In 2018, when Kavanya first started exploring a method to pay homage to indigenous breeders, she met with other seed sellers to brainstorm and explore the practical steps. Following up with those that sat around the table with her, she says she doesn’t see any evidence of implementation.  

“I couldn’t find any of that work continued. It’s disheartening. There was a certain momentum at the time,” said Kavanya. She cites two possible obstacles. The first is with scale. For some companies, “the amount of seeds they are selling is so small, it felt sort of futile,” said Kavanaya. The second is with general opposition to the imprecision of the vocabulary itself.  Using the word “royalties” was an unpopular decision with both sellers and Indigenous groups. 
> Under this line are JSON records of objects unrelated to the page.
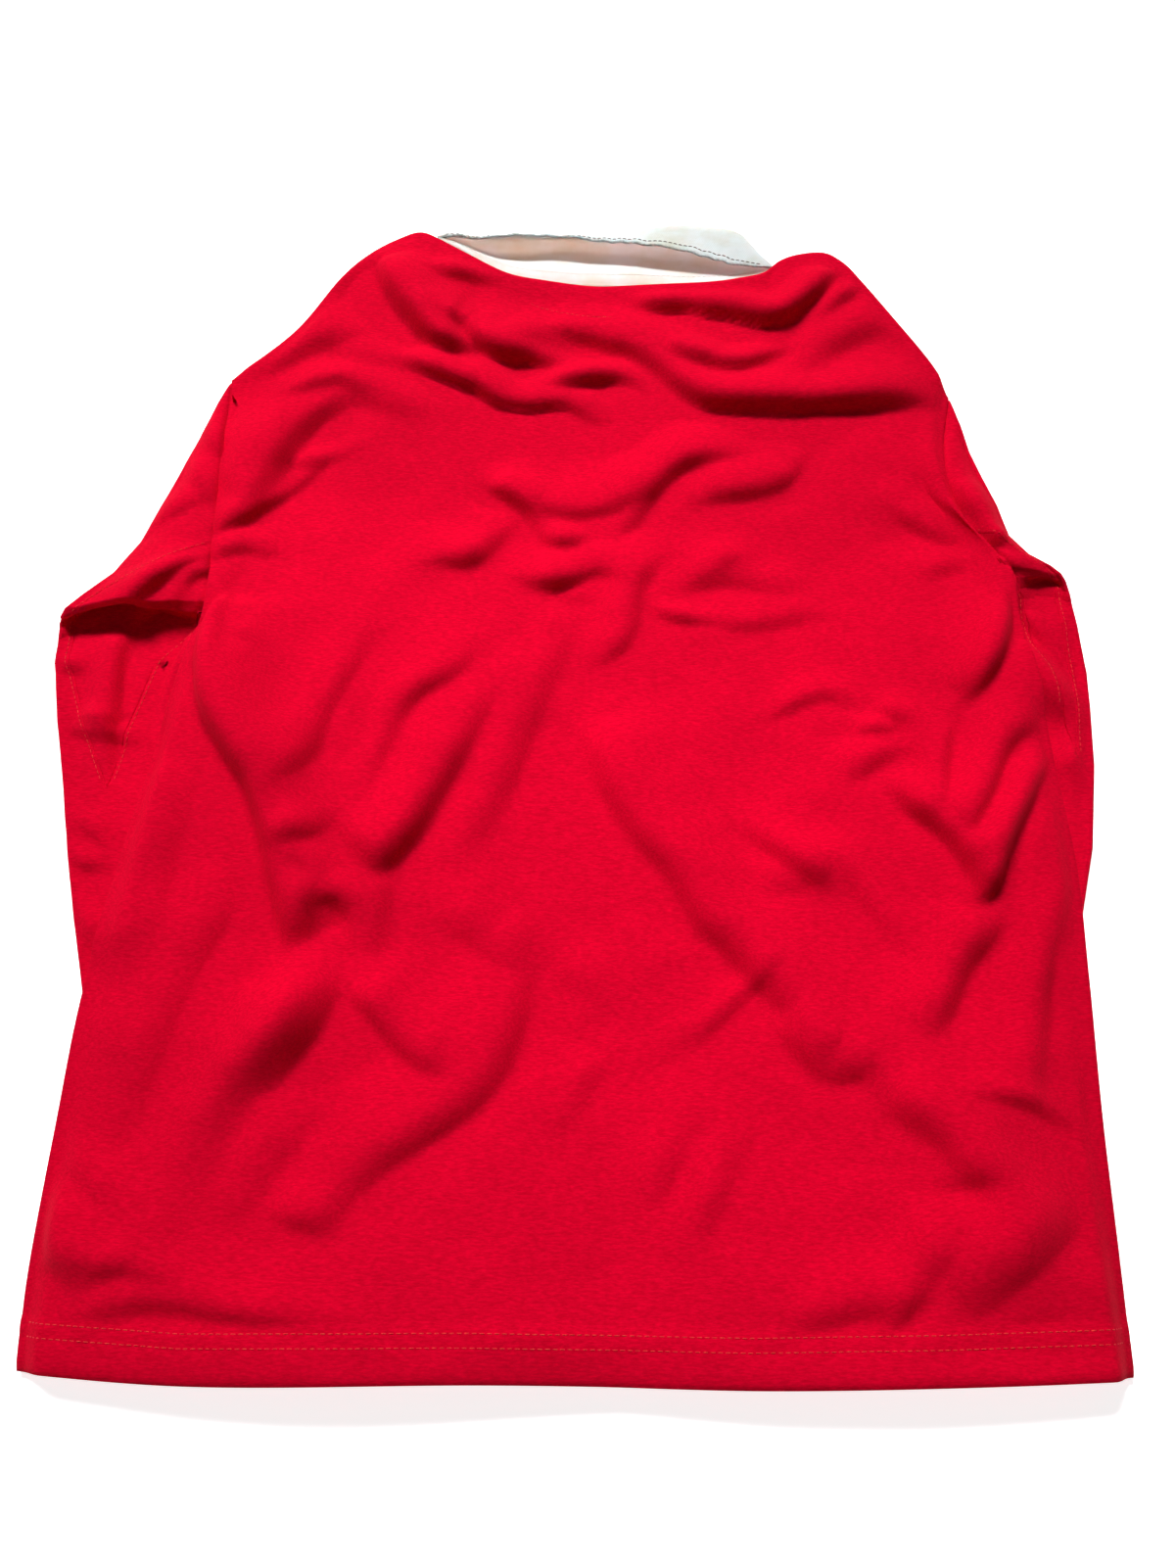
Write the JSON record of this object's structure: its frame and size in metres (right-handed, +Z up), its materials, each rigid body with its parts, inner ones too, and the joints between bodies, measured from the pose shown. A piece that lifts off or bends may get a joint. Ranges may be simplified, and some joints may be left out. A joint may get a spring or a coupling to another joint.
{
  "type": "rugby shirt",
  "caption": "Long-sleeved red jersey rugby shirt with a white twill collar, laid face down and flat with its sleeves folded in under the body",
  "frame": {"origin": "on the surface under the middle of the laid shirt's outline", "axes": "+Z up, out of the shirt's back; +Y from the hem to the collar; +X to the right seen from the hem"},
  "size_m": [0.6474, 0.76, 0.0384],
  "materials": {
    "jersey": "matt heavy cotton jersey with a faint slub",
    "rib": "matt ribbed cotton",
    "twill": "matt white cotton twill",
    "button": "soft white rubber"
  },
  "bodies": {
    "root": {"back": "jersey", "front": "jersey", "sleeve_left": "jersey", "sleeve_right": "jersey", "gusset_left": "jersey", "gusset_right": "jersey", "cuff_left": "rib", "cuff_right": "rib", "collar_back": "twill", "collar_front_left": "twill", "collar_front_right": "twill", "placket": "twill", "button_1": "button", "button_2": "button", "button_3": "button"}
  },
  "joints": []
}
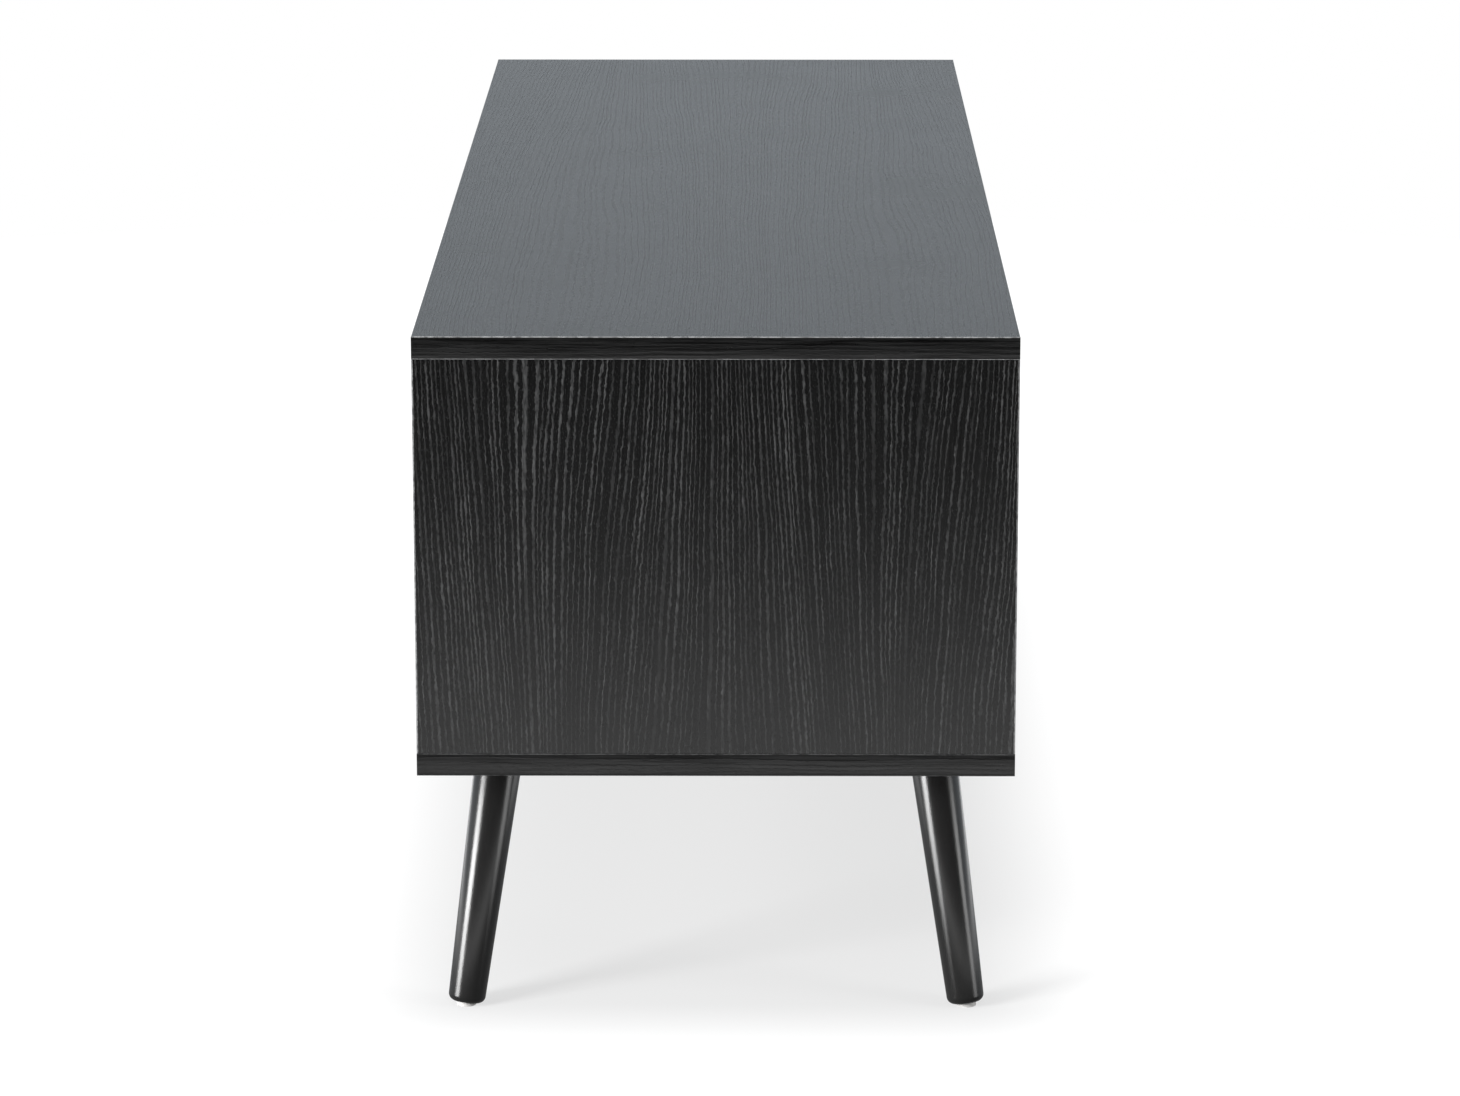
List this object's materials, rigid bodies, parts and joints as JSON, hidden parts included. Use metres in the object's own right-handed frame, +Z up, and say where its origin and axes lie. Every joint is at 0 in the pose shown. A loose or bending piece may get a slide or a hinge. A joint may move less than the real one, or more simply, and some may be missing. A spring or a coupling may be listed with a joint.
{
  "type": "dresser with drawers",
  "caption": "Long low black wood-grain dresser with inset drawers, notched finger pulls and splayed, tapered round legs.",
  "frame": {"origin": "on the floor, under the middle of the dresser's outline", "axes": "+X along the dresser, to the right as seen from the front; +Y to the back; +Z up. The drawers open towards -Y."},
  "size_m": [1.2, 0.39, 0.458],
  "materials": {
    "board": "black wood-grain melamine, embossed, satin",
    "leg": "black satin lacquer on turned wood",
    "back_sheet": "black lacquered hardboard, matt",
    "drawer_foil": "grey linen-look foil on particle board, matt",
    "runner": "white epoxy-coated steel, satin",
    "plate": "black powder-coated steel, satin",
    "bolt": "zinc-plated steel",
    "pad": "pale grey felt"
  },
  "bodies": {
    "carcass": {"top_panel": "board", "bottom_panel": "board", "side_panel_left": "board", "side_panel_right": "board", "centre_divider": "board", "back_panel_left": "back_sheet", "back_panel_right": "back_sheet", "leg_rear_right": "leg", "leg_plate_rear_right": "plate", "leg_bolt_rear_right": "bolt", "foot_pad_rear_right": "pad", "leg_rear_left": "leg", "leg_plate_rear_left": "plate", "leg_bolt_rear_left": "bolt", "foot_pad_rear_left": "pad", "leg_front_left": "leg", "leg_plate_front_left": "plate", "leg_bolt_front_left": "bolt", "foot_pad_front_left": "pad", "leg_front_right": "leg", "leg_plate_front_right": "plate", "leg_bolt_front_right": "bolt", "foot_pad_front_right": "pad", "lower_left_runner_channel_left": "runner", "lower_left_runner_channel_right": "runner", "lower_right_runner_channel_left": "runner", "lower_right_runner_channel_right": "runner", "upper_left_runner_channel_left": "runner", "upper_left_runner_channel_right": "runner", "upper_right_runner_channel_left": "runner", "upper_right_runner_channel_right": "runner"},
    "drawer_lower_left": {"lower_left_front": "board", "lower_left_box_side_left": "drawer_foil", "lower_left_box_side_right": "drawer_foil", "lower_left_box_back": "drawer_foil", "lower_left_bottom_sheet": "drawer_foil", "lower_left_runner_rail_left": "runner", "lower_left_runner_rail_right": "runner"},
    "drawer_lower_right": {"lower_right_front": "board", "lower_right_box_side_left": "drawer_foil", "lower_right_box_side_right": "drawer_foil", "lower_right_box_back": "drawer_foil", "lower_right_bottom_sheet": "drawer_foil", "lower_right_runner_rail_left": "runner", "lower_right_runner_rail_right": "runner"},
    "drawer_upper_left": {"upper_left_front": "board", "upper_left_box_side_left": "drawer_foil", "upper_left_box_side_right": "drawer_foil", "upper_left_box_back": "drawer_foil", "upper_left_bottom_sheet": "drawer_foil", "upper_left_runner_rail_left": "runner", "upper_left_runner_rail_right": "runner"},
    "drawer_upper_right": {"upper_right_front": "board", "upper_right_box_side_left": "drawer_foil", "upper_right_box_side_right": "drawer_foil", "upper_right_box_back": "drawer_foil", "upper_right_bottom_sheet": "drawer_foil", "upper_right_runner_rail_left": "runner", "upper_right_runner_rail_right": "runner"}
  },
  "joints": [
    {"name": "lower_left_slide", "type": "slide", "parent": "carcass", "child": "drawer_lower_left", "axis": [0, -1, 0], "range_m": [0, 0.225]},
    {"name": "lower_right_slide", "type": "slide", "parent": "carcass", "child": "drawer_lower_right", "axis": [0, -1, 0], "range_m": [0, 0.225]},
    {"name": "upper_left_slide", "type": "slide", "parent": "carcass", "child": "drawer_upper_left", "axis": [0, -1, 0], "range_m": [0, 0.225]},
    {"name": "upper_right_slide", "type": "slide", "parent": "carcass", "child": "drawer_upper_right", "axis": [0, -1, 0], "range_m": [0, 0.225]}
  ]
}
Because the money from all the designated seed varieties is pooled and not tagged to individual tribal breeders, “it is not terminology that everyone thinks is most representative,” writes Kavanya. An alternate name for the practice, which emerged from the Indigenous Seed Keepers Network, is “Indigenous seed benefit sharing.”

“Terminology is worthy of thoughtfulness, but, hopefully, [it] does not overshadow root concerns, which in this case includes the commercialization of seeds and the unsettled matter of what is adequate compensation for what to some are relatives, ancestors and children,” says Dr. Andrea Carter, AG outreach and education manager at Native Seeds/SEARCH, an Arizona-based seed conservation organization.
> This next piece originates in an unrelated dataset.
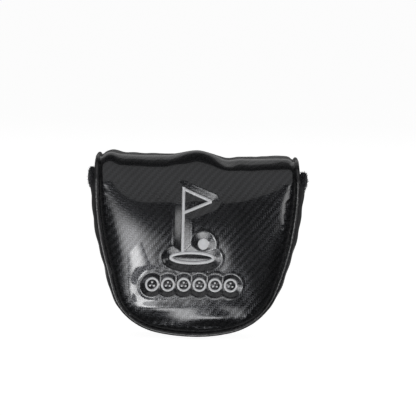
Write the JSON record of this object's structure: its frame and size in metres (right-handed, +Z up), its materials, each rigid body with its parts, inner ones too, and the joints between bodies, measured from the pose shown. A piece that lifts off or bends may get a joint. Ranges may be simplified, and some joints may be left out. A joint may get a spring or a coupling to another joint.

Recognition of prior ownership is a first step, but what about returning the seeds? Groups such as Native Seeds/SEARCH and the Native American Food Sovereignty Alliance are working on drafting policies and beginning the work of returning Indigenous seeds to their native communities. They call the process “rematriation,” in recognition of the role women have played in seed stewardship. Returning seed breeding and stewardship to original Indigenous keepers on Indigenous land is an important step in seed sovereignty, which is in turn a foundational step in food sovereignty. 
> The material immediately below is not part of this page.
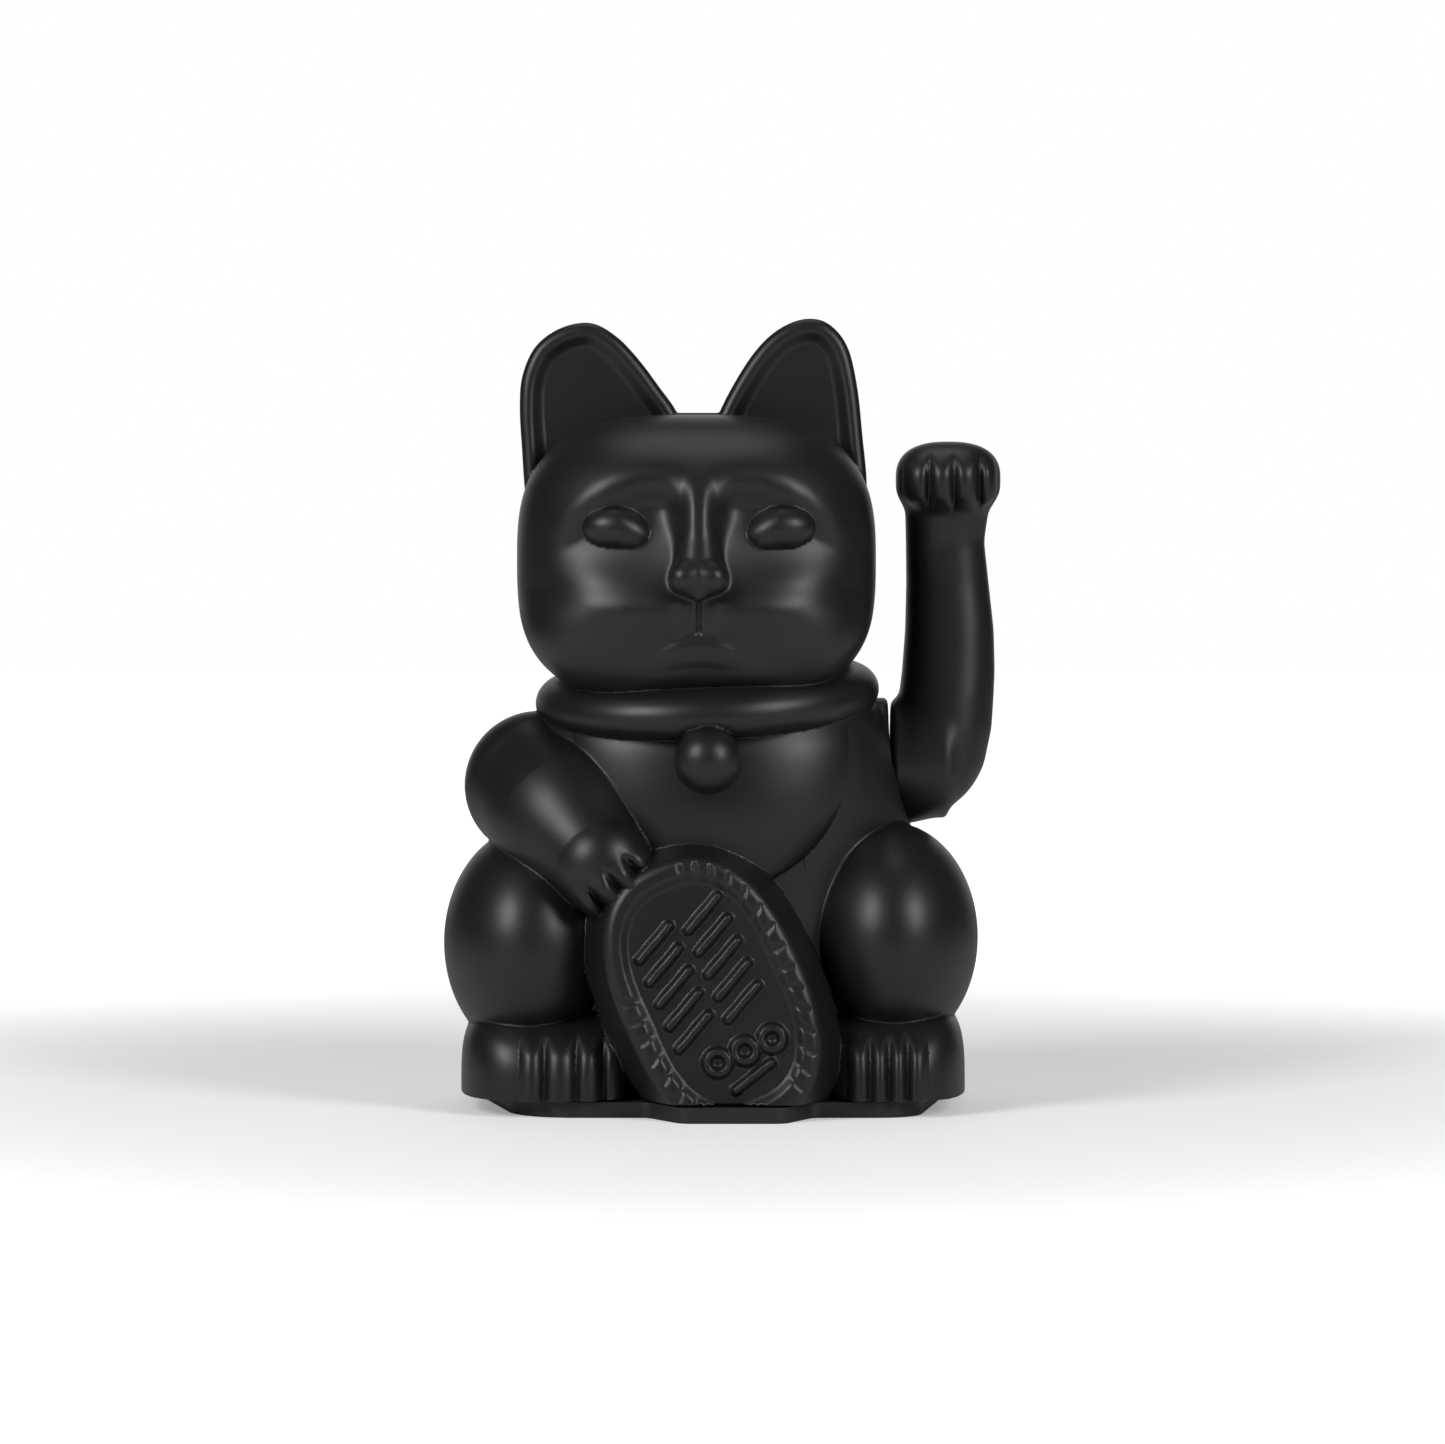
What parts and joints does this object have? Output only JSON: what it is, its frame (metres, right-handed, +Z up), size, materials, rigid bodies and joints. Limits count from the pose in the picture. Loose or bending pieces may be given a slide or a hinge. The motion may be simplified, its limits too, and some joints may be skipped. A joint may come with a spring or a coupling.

According to NAFSA (the Native American Food Sovereignty Alliance, which houses the Indigenous Seed Keepers’ Network), “Seeds are a vibrant and vital foundation for food sovereignty and are the basis for a sustainable, healthy agriculture. We understand that seeds are our precious collective inheritance and it is our responsibility to care for the seeds as part of our responsibility to feed and nourish ourselves and future generations.”

“Rematriation of all Indigenously derived seeds is impractical,” acknowledges Kavanaya. It would mean no beans, corn or squash available on the commercial market. But recognizing this does not mean that all Indigenous seeds should be available commercially. Some nonprofits such as Native Seeds/SEARCH are removing culturally significant varieties from their catalog while choosing to leave others readily available. 

Small seed companies provide a valuable service to all gardeners looking to benefit from careful breeding and stewardship, but seeds are not just food: they are also a living cultural legacy. Acknowledging this idea is just the first step toward addressing a complex issue. “It is a larger and much-needed conversation that requires the voices of many,” says Carter.